Jeremiah, brooding about vocational direction, heard the voice of God saying to him, "Before thou camest forth out of the womb I sanctified thee and I ordained thee a prophet" (Jeremiah 1:5). It was a clear call, greatly feared and reluctantly accepted. The biblical evidence has no set pattern, but a strong sense of "the hand of the Lord was upon me" is apparent. The manner of one's call may be different, but there is always a sense of divine initiative.

Now we come to the real issue, which is whether we are one-umbrella Christians or two-umbrella Christians. A one-umbrella Christian denies his call and influence. But a two-umbrella Christian answers God's voice and understands his call and the power of influence and focuses it properly. Anyone can be a one-umbrella Christian. A one-umbrella Christian is a consumer of religion; he just picks and chooses and consumes it. But a two-umbrella Christian is a disciple of Jesus Christ. A one-umbrella Christian says, "My needs first." A two-umbrella Christian says, "The kingdom of God first." A one-umbrella Christian says, "What meets my convenience comes first." But the two-umbrella Christian says, "What reaches people for Jesus Christ must come first." A one-umbrella Christian says, "My group, me first." The two-umbrella Christian says, "The kingdom first," and he makes his decisions based upon the kingdom, not on his own selfishness. We need to be two-umbrella Christians. A one-umbrella Christian says, "How little can I give and get by?" A two-umbrella Christian says, "How much can I give when I realize what he gave?" A one-umbrella Christian samples sermons and lessons, becomes a gourmet of religion, but a two-umbrella Christian follows Jesus. Wherever he leads I'll go, whatever commitment it takes -- that is what the two-umbrella Christian does.
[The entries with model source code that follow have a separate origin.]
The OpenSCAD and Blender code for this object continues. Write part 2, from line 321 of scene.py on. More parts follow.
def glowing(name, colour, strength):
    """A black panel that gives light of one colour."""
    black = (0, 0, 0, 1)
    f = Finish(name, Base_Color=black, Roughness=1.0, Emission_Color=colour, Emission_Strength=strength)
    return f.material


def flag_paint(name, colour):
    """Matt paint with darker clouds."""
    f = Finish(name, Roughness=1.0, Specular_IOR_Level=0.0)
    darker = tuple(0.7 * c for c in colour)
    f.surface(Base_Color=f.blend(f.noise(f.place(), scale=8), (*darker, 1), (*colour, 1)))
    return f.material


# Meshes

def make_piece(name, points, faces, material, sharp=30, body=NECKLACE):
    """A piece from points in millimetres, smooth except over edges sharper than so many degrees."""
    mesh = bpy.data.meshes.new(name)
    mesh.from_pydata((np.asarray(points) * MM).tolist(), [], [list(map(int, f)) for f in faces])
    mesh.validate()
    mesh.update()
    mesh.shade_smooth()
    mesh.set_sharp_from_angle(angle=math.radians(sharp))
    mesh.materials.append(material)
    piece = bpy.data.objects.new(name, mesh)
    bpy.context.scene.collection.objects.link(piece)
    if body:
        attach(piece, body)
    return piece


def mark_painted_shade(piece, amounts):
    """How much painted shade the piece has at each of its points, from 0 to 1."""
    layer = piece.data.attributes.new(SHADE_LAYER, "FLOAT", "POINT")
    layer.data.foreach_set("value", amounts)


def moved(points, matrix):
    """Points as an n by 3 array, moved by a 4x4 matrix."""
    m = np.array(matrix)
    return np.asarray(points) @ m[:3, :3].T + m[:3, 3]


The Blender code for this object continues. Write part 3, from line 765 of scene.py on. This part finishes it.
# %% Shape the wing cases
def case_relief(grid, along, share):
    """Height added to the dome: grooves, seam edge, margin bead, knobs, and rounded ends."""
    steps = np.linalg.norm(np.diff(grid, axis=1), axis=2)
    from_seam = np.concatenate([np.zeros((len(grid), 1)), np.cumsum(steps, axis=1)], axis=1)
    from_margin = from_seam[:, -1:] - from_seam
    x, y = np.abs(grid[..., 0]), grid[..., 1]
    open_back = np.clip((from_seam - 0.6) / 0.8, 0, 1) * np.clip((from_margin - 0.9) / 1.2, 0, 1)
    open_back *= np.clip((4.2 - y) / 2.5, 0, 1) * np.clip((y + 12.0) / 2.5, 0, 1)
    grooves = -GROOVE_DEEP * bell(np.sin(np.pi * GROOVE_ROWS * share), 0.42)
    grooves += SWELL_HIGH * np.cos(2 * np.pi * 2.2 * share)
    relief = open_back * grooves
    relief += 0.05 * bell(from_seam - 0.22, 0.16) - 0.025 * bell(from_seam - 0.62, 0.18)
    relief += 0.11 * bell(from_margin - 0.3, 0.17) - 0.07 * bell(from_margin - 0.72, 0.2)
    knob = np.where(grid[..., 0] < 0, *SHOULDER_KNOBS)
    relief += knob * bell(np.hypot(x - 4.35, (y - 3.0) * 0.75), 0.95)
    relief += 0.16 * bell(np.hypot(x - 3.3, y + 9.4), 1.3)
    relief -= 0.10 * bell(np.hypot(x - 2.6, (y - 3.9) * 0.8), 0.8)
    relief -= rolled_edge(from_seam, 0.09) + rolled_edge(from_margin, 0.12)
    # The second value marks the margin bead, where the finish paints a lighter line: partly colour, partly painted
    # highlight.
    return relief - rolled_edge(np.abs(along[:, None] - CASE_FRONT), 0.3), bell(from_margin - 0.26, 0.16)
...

This has only been a way of describing discipleship in the light of our call and influence. We must pick up the second umbrella. We need to move from comfort to discipline. We need to move from consumerism to dedication. We should remember that Jesus said, "Take up your cross and follow me." Two-umbrella Christians change their world, thus fulfilling their call.

____________

1. Paul Scherer, For We Have this Treasure (New York: Harper Brothers, 1944), pp. 4-5.